In the third shell is listed "Character improvement, including the ungiven future." Extending the analogy of a lightbulb (standing for the core rules) RPG play envisions lighting the bulb many times (or if you prefer, picture a series of lightbulbs, lighting one at a time in sequence). The core loop is the heart of the game. Overarching the game is the metagame: a distinct and fruitful area for rules design.

The intent of the original construct is to discuss layers of priority. What must we have. What may we have. Perhaps this also helps designers notice their core rules in order to give them the appropriate attention.

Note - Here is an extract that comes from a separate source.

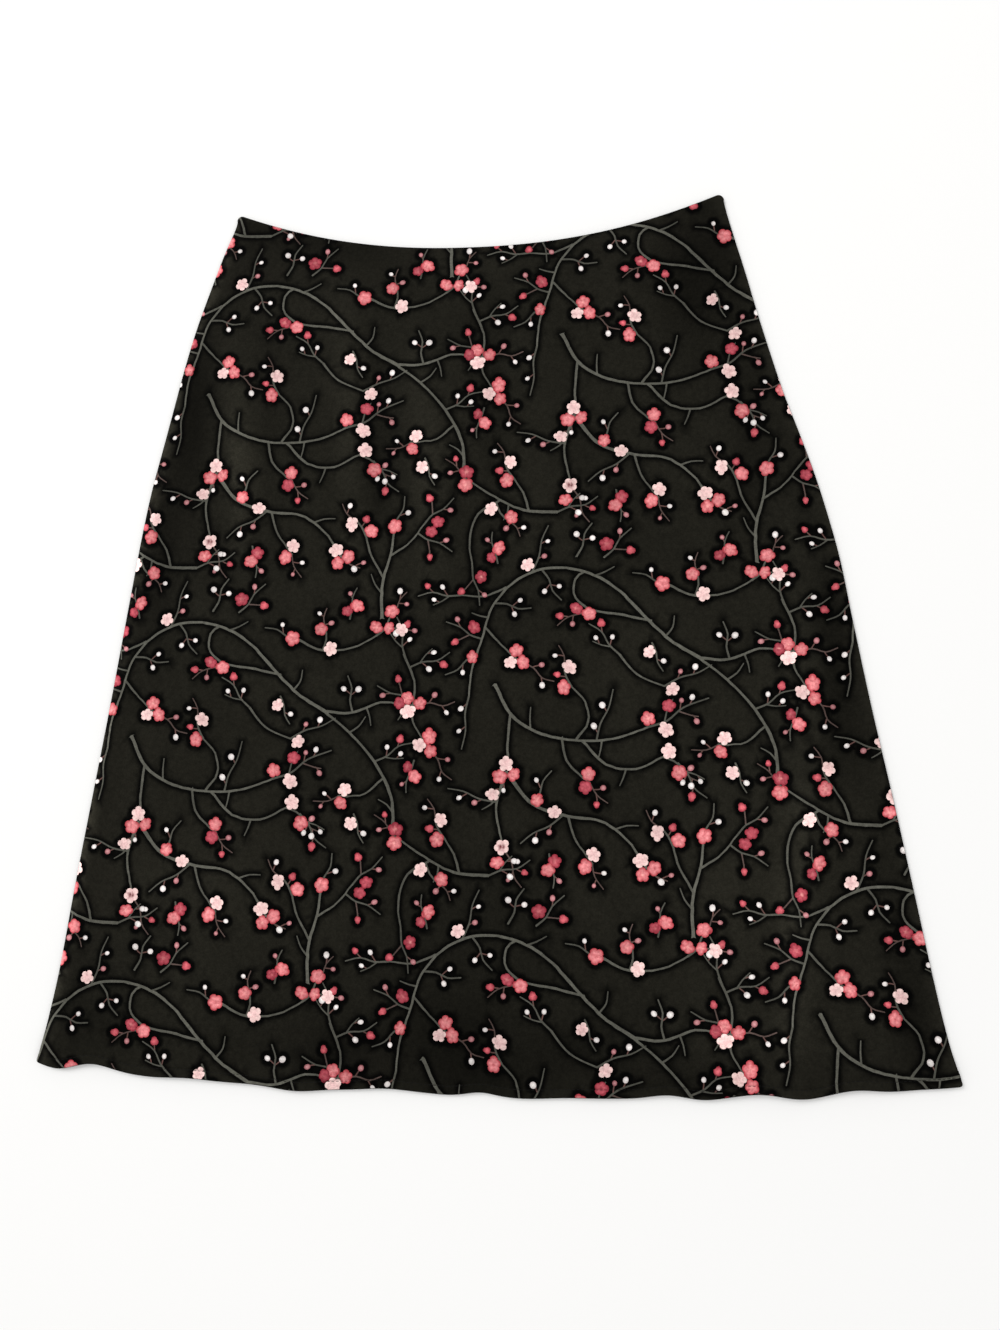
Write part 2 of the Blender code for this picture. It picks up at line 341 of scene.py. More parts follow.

In play, it suggests a safety net for players (e.g. concentrate on mastering the core rules as those can sustain play even if you forget some rules in the outer shells.) It is even possible to play some kinds of games without forming a metagame, although in practice examples are rare. Rarer still are RPGs that lack a metagame! Relevant to this thread, the metagame is the space in which the possibility that "the players have shown [what] their PCs care about" lives.

Again, stressing that I regard the idea of concentric game design as a sound construct for understanding and dividing rules, I think it is useful to expand the construct to separate out the metagame. I might propose even a strong view of metagame, which would be that RPG essentially doesn't exist without it. Putting it on the same level as core rules, i.e. at the heart of a TTRPG design and - given a purpose of playing an RPG as we generally talk about that activity - not dispensible in the same way that outer shell rules might be.